On Elon Musk

La Mauvaise Herbe janvier 2023

I have been thinking about Elon Musk, which is probably the case with anyone who follows the news. I didn’t pay much attention to him until recently, when it was rumoured he wanted to buy Twitter. I don’t have a Twitter account and my only contact is through comments or videos which sometimes follow articles I receive in my news feed. But this alone underlines Twitter’s importance: it has become a go-to place for powerful people.

Articles about Musk would often include a photo and looking at them is instructive. He always seems to be striking a pose, projecting an image. But what he reveals is not what he would like. The adolescent smirk. The sneer. The gloating “look at how wonderful I am” that inspires people to hate him. Class hatred.

Of course what turns many off is what turns others on. The projection of power. The raw odour of money.

I wonder how his admirers believe they relate to him, the psychology at play. Do they think his money and power somehow rub off on them?

He has been compared to Donald Trump, an interesting comparison. Trump is a narcissist and a sociopath who is said not to have feelings for anyone except himself. And that’s the mystery: how did such a mediocre individual build a cult? How does he bond?

Like Trump, Musk is taking up a lot of space. Which is understandable. Beyond their preening, both are news. Every day seems to bring a new twist to the Musk saga. On the one hand there are his antics. On another the importance of what is happening, his unilateral ownership and control of a major media. He recently ignited a firestorm by briefly banning a number of mainstream journalists, a sure fire way of attracting attention! And enmity.

The rules at Twitter have become the moods of the boss. Changes are imposed by a tweet from Musk and frequently rescinded when the change backfires.

An amusing outburst of schadenfreude occurred at a San Francisco comedy club (Twitter is headquartered in San Francisco) when Must appeared unannounced during one of the acts. A veritable hatefest ensued and Musk was booed for ten minutes. “Sounds like some of the people you fired are in the audience,” quipped comedian Dave Chapelle. Musk looked stunned, one account described.

“Controversy, buddy,” Chapelle commented.

“What  should I say,” Musk asked, unable to respond.

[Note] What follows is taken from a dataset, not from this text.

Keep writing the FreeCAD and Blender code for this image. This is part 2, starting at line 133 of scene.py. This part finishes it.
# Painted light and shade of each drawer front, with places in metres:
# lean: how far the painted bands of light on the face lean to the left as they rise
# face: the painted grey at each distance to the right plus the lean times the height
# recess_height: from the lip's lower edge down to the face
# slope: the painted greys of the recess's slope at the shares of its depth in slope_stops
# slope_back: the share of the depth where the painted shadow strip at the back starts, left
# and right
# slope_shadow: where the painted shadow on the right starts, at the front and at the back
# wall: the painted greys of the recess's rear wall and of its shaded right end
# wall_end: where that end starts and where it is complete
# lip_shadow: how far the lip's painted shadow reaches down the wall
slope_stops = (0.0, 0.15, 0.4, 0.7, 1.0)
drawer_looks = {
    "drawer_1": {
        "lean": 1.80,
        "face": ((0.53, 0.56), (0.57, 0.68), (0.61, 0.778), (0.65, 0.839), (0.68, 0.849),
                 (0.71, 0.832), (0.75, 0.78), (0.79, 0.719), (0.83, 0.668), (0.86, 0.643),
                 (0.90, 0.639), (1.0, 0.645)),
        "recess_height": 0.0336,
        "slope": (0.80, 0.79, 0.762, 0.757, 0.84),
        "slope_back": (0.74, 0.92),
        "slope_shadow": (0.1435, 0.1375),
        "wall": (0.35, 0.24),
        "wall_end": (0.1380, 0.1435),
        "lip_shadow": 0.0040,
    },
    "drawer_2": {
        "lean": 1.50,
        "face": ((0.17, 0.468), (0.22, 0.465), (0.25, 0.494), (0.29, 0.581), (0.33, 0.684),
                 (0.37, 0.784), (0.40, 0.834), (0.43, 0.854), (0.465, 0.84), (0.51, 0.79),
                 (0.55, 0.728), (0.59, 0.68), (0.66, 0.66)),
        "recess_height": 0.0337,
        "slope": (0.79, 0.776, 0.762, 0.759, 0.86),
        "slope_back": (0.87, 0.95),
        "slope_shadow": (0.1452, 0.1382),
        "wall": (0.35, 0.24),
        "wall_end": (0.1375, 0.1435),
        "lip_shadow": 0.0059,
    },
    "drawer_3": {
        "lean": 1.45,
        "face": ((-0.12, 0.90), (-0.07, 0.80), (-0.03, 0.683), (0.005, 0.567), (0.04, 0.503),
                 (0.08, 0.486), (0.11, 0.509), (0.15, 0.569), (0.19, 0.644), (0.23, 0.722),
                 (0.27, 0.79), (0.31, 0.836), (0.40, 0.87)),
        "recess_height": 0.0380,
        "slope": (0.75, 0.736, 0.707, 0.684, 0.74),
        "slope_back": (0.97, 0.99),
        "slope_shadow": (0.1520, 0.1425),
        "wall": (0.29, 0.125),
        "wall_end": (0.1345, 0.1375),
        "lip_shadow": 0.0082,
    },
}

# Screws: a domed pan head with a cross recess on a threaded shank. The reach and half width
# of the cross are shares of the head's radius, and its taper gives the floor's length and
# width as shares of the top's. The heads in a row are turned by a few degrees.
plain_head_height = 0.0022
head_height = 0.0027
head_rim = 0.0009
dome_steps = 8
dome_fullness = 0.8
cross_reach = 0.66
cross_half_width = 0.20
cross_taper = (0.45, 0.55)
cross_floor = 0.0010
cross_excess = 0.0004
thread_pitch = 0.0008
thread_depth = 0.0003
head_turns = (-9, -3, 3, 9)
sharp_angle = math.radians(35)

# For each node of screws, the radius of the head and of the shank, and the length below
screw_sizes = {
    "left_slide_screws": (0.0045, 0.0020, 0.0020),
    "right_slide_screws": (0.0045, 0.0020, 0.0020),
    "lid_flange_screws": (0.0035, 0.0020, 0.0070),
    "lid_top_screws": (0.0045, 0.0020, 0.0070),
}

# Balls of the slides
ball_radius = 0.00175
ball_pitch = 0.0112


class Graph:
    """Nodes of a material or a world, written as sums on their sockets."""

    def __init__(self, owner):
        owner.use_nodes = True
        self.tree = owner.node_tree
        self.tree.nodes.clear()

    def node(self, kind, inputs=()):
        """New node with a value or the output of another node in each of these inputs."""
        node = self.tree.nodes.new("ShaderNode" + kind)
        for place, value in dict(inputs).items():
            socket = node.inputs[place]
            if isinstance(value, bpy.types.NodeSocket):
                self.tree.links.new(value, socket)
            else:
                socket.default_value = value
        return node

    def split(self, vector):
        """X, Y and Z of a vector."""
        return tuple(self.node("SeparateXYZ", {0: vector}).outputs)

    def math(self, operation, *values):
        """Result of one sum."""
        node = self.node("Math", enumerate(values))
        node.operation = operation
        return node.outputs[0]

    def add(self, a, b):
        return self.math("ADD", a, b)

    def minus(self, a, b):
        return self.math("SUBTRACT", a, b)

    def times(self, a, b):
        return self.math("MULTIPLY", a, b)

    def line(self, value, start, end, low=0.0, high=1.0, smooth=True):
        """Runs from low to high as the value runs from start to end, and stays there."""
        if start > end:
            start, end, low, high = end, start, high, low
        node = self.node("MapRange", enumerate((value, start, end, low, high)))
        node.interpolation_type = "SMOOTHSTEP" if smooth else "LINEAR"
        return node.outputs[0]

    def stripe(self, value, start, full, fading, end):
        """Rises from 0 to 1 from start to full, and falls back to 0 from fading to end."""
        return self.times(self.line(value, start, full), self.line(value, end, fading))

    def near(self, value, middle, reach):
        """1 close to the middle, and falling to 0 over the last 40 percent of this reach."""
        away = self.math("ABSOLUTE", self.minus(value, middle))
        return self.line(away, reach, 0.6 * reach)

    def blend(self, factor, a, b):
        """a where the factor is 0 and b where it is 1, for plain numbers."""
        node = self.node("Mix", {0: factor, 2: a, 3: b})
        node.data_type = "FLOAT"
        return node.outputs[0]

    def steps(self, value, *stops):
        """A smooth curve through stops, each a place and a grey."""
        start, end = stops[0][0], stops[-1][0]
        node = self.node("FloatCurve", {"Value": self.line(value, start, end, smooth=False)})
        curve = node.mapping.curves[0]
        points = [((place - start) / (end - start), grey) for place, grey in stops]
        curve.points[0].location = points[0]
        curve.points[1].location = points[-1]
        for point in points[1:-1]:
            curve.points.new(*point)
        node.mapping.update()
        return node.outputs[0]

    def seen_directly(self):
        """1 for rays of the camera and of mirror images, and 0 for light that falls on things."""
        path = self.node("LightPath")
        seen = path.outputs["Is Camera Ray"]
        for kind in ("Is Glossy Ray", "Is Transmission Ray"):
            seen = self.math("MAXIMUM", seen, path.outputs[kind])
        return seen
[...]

Having tried to back out of buying Twitter, a transaction which makes little sense financially because of the debt load he’s taken on, Musk implemented brutal job cuts and created harsh working conditions that caused many others to quit.
He has recommended voting for the Republican Party and has opened the floodgates, letting in nazis, homophobes, transphobes and misogynists, conspiracy theorists and assorted crackpots and scumbags who have other places to hang out on the internet.

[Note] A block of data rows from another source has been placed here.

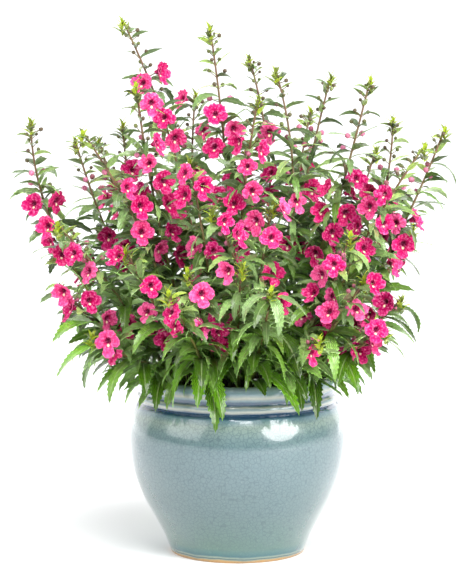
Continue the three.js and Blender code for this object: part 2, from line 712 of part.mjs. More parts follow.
stems.forEach((stem, k) => {
  stem.pieces = placeLipLeaves(stem, LIP_LEAVES[shootNames[k]] ?? []).map(leafSolid);
});
rimStems.forEach((stem) => {
  stem.pieces.push(...placeRimLeaves(stem).map(leafSolid));
});
tallStems.forEach((stem) => {
  const spots = Array.isArray(stem.blooms) ? stem.blooms : spiralSpots(stem, stem.blooms);
  stem.pieces.push(...placeBlooms(stem, spots).map(bloomSolid));
});
for (const [placePieces, pieceSolid] of [
  [placeLargeLeaves, leafSolid],
  [placeTipLeaf, leafSolid],
  [placeBud, budSolid],
]) {
  tallStems.forEach((stem) => {
    stem.pieces.push(...placePieces(stem).map(pieceSolid));
  });
}

// Finishes and the finished group

const glaze = new THREE.MeshStandardMaterial({ color: 0x86a3a6, roughness: 0.15, metalness: 0 });
const earth = new THREE.MeshStandardMaterial({ color: 0x33261c, roughness: 0.95, metalness: 0 });
const foliage = new THREE.MeshStandardMaterial({ color: 0x5c8440, roughness: 0.55, metalness: 0 });

const soil = wasm.Manifold.difference([revolve(soilOutline()), ...stems.map(holeSolid)]);

const group = new THREE.Group();
group.add(toMesh('pot', revolve(potOutline()), glaze));
group.add(toMesh('soil', soil, earth));

stems.forEach((stem, k) => {
  const solid = wasm.Manifold.union([stemSolid(stem), ...stem.pieces]);
  group.add(toMesh(shootNames[k], solid, foliage, stem.curve[0]));
});

export default group;
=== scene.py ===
# %% [markdown]
# # A potted angelonia
#
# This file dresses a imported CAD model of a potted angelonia: a glazed pot of soil and 51 leafy stems. The
# CAD model gives the true sizes, and every piece made here sits where its CAD solid sits. The first cell
# loads that model and moves each part's place into its mesh.

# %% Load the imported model
import math
import bmesh
import bpy
import numpy as np
from mathutils import Matrix, Vector


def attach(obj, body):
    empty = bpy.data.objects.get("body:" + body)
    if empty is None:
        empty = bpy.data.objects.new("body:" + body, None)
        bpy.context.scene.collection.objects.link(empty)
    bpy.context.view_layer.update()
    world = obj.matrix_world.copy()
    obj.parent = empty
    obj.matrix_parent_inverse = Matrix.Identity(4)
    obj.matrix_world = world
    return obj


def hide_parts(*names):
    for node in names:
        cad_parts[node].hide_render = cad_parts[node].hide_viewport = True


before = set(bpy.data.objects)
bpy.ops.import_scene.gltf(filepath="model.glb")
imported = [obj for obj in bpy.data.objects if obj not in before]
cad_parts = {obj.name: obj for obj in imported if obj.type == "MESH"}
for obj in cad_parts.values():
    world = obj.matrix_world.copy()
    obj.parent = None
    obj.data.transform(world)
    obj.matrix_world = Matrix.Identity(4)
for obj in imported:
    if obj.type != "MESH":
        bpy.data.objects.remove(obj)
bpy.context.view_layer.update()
MM = 0.001
DEG = math.pi / 180
print("CAD nodes:", len(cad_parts))

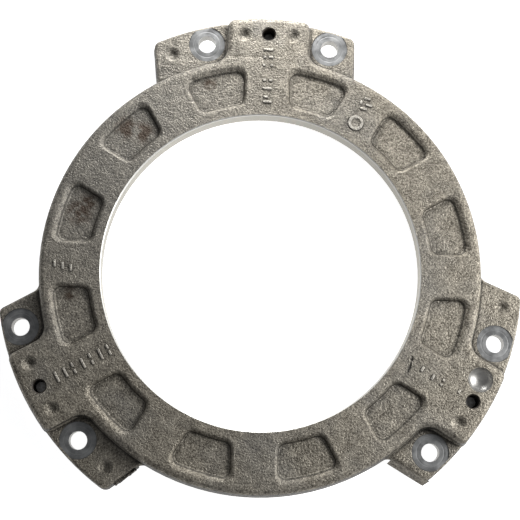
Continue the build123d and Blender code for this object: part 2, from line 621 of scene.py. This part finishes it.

One unusual aspect is Musk’s selective use of polls, in a context where workers who criticize him are typically fired. It has been pointed out that these occasional polls are often geared to affirm a predetermined response, such as letting Trump back on, or the thumbs down on his role as CEO, having announced from the outset that he would be looking for someone else. A blow to the ego just the same!

A central question of course is how Musk got his hands on Twitter in the first place. As has been noted, he did it because he could. A rich man’s whim. He had amassed enough billions and was able to convince financial institutions and people with bucks to back him. That he had been able to amass so many billions demonstrates distortions whereby money is sucked up toward the top one percent. Ironically, his personal fortune has recently precipitously declined, in part because in 2022 the value of Tesla stock fell 65%. Worth a staggering 340 billion in November 2021, he is down to (only…) 137 billion. He may not be a better businessman than Trump!

Even with a new CEO, Twitter will still ultimately be controlled by one person, a example of the concentration of power in the digital media in few hands.

But beyond whatever communication takes place through Twitter, Facebook etc., lies an alienation, an impoverishment. Digital bubbles have replaced face to face communication. It feels safer in the bubble, where you can take on the personnage you wish.

At the same time, creating the gadgets and infrastructure necessary to run the digital universe continues to contribute to the destruction of the planet.

On many levels, Musk is the incarnation our current dilemma.